Way of track. German language question
As I have a strong German background, I invested in a total immersion German course so I could write it and speak it at least at the second grade level.
My question is, "When does one use Die,Das, and Der? Keep it simple please. ICH VERSTEHE DAS NICHT. Vielen Dank"
If only there was a logic... !
Yeah, well if anyone can find the universal answer, I'd be delighted to know the trick. You just have to learn each one off by heart. And the important thing is to realise that the grammatical gender has nothing to do with sex as we know it!

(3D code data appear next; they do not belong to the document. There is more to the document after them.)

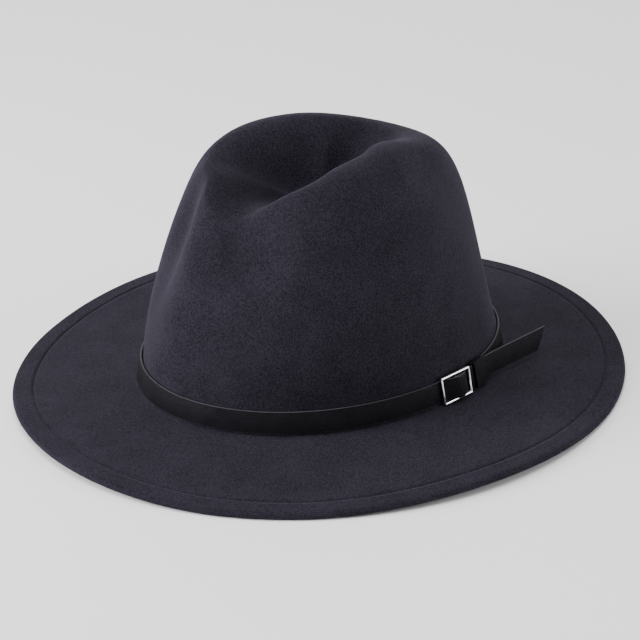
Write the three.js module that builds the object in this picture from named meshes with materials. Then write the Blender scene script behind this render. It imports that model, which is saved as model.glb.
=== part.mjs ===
// A wide-brimmed felt fedora at rest on its brim, in millimetres, +Z up.
// The origin is the middle of the hat on the surface it stands on, the front looks along -Y,
// and the wearer's left side, where the band is buckled, is +X.
// The crown and brim are one blocked felt. A narrow strap runs round the crown, through a metal
// slide buckle and a keeper loop, and its cut end stands out from the crown as a straight tail.
import * as THREE from "three";

// Felt body: overall sizes, read as the outer surface.
const BRIM_LENGTH = 339; // front to back
const BRIM_WIDTH = 307; // side to side
const CROWN_LENGTH = 207.4; // where the crown meets the brim, front to back
const CROWN_WIDTH = 166;
const BRIM_BREAK_HEIGHT = 8.3; // top of the brim where it turns up into the crown
const FELT = 2; // one layer of felt
const TURNED_EDGE = 3.8; // the brim's edge, which is turned under and pressed to two layers
const TURNED_WIDTH = 11; // how far in the turned edge reaches
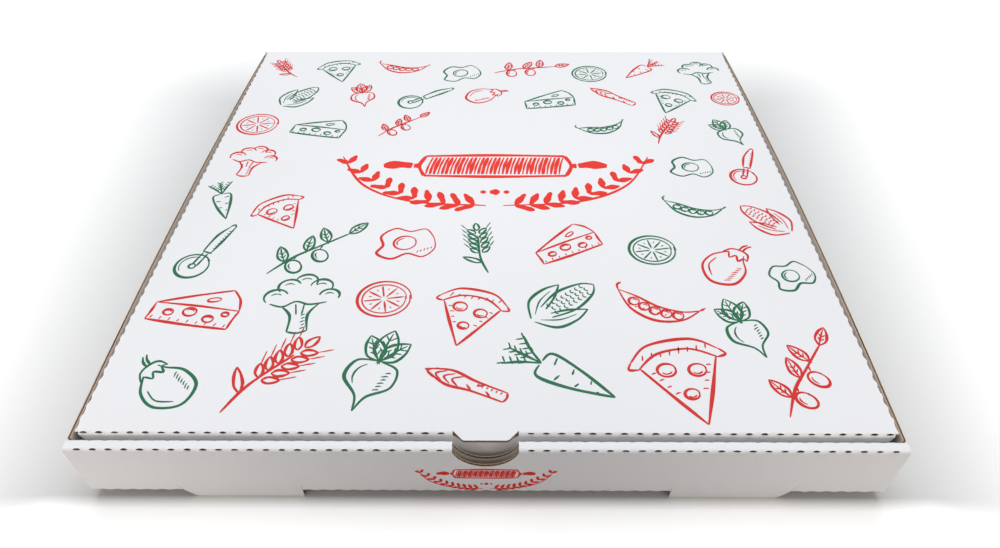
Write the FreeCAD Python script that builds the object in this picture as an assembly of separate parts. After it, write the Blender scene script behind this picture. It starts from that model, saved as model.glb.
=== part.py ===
import FreeCAD, Part
import math
import os

V = FreeCAD.Vector

# Corrugated board
board = 1.5             # thickness, also a fold's outside radius
fold_flats = 3          # flats that a fold's outside breaks into
ply_gap = 0.25          # air between plies that are folded on each other

# Tray, outside sizes; the front is the -Y side
tray_width = 323.0
tray_depth = 323.0
wall_height = 30.0      # underside of the bottom to the top of the front ledge
side_bow = 3.0          # how far a side wall's top edge stands out at mid-length
ear_length = 70.0       # corner ears folded in behind the front and rear walls
ear_taper = 8.0         # how much shorter an ear is at its bottom

# Lips of the front wall, cut out of the bottom panel, and the slots they leave
lip_drop = 3.7          # reach below the underside of the bottom
lip_inner = 75.0        # from the centre line to a lip's inner end
lip_outer = 123.0       # and to its outer end
lip_slant = 3.5         # how far the outer end leans in at the bottom
nick_height = 4.5       # cuts at both ends of a lip, above the underside
nick_width = 0.35
slot_clearance = 0.2    # behind the locking tab
inner_wall_play = 0.3   # between the inner front wall's ends and the side walls

# Locking tabs of the inner front wall, which pass through the slots
tab_play = 1.5          # at each end of a tab
tab_rise = 0.8          # tab's end above the lips' end
tab_chamfer = 2.0

# Thumb notch in the ledge and both front walls
notch_width = 25.5
notch_depth = 11.4

# Lid
lid_rise = 1.0          # lid top above the ledge
lid_play = 0.3          # between the lid's flaps and the side walls' ends
lid_front_play = 2.0    # between the inner front wall and the lid's front flap
flap_lift = 1.0         # flaps' free edges above the bottom panel
flap_start = 1.8        # flaps start this far from the lid's front corners
front_flap_taper = 9.0
side_flap_taper = 14.0
side_flap_rear = 13.0   # side flaps end this far before the rear fold
corner_round = 0.6      # what a crease takes off the lid's flat corners
thumb_tab_base = 25.5
thumb_tab_tip = 17.4
thumb_tab_length = 2.9

# Rear fold, where the lid is hinged
fold_gap = 0.15         # between the two halves of the fold
hinge_standoff = 0.15   # hinge line outside the fold's surface

# Perforated folds
cut_pitch = 6.02
cut_length = 3.0
cut_width = 0.5
notch_to_cut = 17.4     # first cut from the centre line where the notch is
cut_margin = 2.0        # no cut's centre is nearer than this to a fold's end

# Levels and planes worked out from the sizes
half_width = tray_width / 2
half_depth = tray_depth / 2
base_z = lip_drop
floor_z = base_z + board
ledge_z = base_z + wall_height
lid_z = ledge_z + lid_rise
ledge_depth = 3 * board + 2 * ply_gap
inner_wall_y = -half_depth + ledge_depth
slot_rear_y = inner_wall_y + slot_clearance
ear_y = half_depth - board - ply_gap
ear_top = ledge_z - board - ply_gap
wall_end = ear_y - board
inner_half_width = half_width - board - inner_wall_play
lid_half_width = half_width - board - lid_play
lid_front_y = inner_wall_y + lid_front_play
lid_panel_front = lid_front_y + board
flap_bottom = floor_z + flap_lift
fold_y = half_depth - board
fold_z = lid_z - board
flap_end_y = fold_y - side_flap_rear


def box(x0, x1, y0, y1, z0, z1):
    return Part.makeBox(x1 - x0, y1 - y0, z1 - z0, V(x0, y0, z0))


def unit(a, b):
    length = math.hypot(b[0] - a[0], b[1] - a[1])
    return (b[0] - a[0]) / length, (b[1] - a[1]) / length


def other_face(corners):
    """The corners of the sheet's other face, one board to the right of the path."""
    last = len(corners) - 1
    moved = []
    for i, point in enumerate(corners):
        into = unit(corners[max(i - 1, 0)], corners[max(i, 1)])
        out = unit(corners[min(i, last - 1)], corners[min(i + 1, last)])
        share = board / (1 + into[0] * out[0] + into[1] * out[1])
        moved.append((point[0] + share * (into[1] + out[1]),
                      point[1] - share * (into[0] + out[0])))
    return moved


def sheet_points(corners):
    """Section of board folded along outer corners that always turn right."""
    other = other_face(corners)
    outer = [corners[0]]
    for i in range(1, len(corners) - 1):
        into = unit(corners[i - 1], corners[i])
        out = unit(corners[i], corners[i + 1])
        turn = math.acos(into[0] * out[0] + into[1] * out[1])
        start = math.atan2(into[0], -into[1])
        for step in range(fold_flats + 1):
            angle = start - turn * step / fold_flats
            outer.append((other[i][0] + board * math.cos(angle),
                          other[i][1] + board * math.sin(angle)))
    outer.append(corners[-1])
    kept = [p for p, q in zip(outer, outer[1:]) if math.dist(p, q) > 1e-6] + outer[-1:]
    back = [p for p, q in zip(other[::-1], other[::-1][1:]) if math.dist(p, q) > 1e-6]
    return kept + back + other[:1]


def sheet(corners, place, sweep):
    return plate(sheet_points(corners), place, sweep)


def plate(points, place, sweep):
    """A flat piece with a straight-sided outline."""
    corners = [place(*p) for p in points]
    return Part.Face(Part.makePolygon(corners + corners[:1])).extrude(sweep)


def both_sides(shape):
    """The shape and its mirror image across the centre line."""
    return [shape, shape.mirror(V(0, 0, 0), V(1, 0, 0))]


def cut_places(first, reach):
    """Centres of a perforation's cuts, from the middle outwards, both ways."""
    count = int((reach - cut_margin - first) / cut_pitch) + 1
    steps = [first + i * cut_pitch for i in range(count)]
    return [-s for s in reversed(steps)] + steps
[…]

Many years ago I read a newspaper report in which a supervisor was being tried for sexual assault on an apprentice. As the supervisor was accused of attempting to rape "den Lehrling" (accusative form of "der Lehrling" - the apprentice - masculine), the reader naturally assumes that a homosexual attack was involved. Several lines later, one reads that "das Mädchen" had made a corresponding deposition with regard to the assault. Only then does the penny drop that it was not in fact a homosexual assault. "Das Mädchen" - the girl - is grammatically neutral, in spite of the fact that the victim was female. The diminutive ending "-chen" demands the neuter grammatical form, regardless. So this grammatical peculiarity, especially when embedded in that kind of paragraph-long interminably convoluted German sentence sometimes to be found in newspaper reports, can leave you in some doubt as to who is doing what to whom!
If you find all this quite natural, then German is your native language. Myself, I am still baffled after 40 years!
Maybe "Gunner" Ulrich has a magic formula to work it out?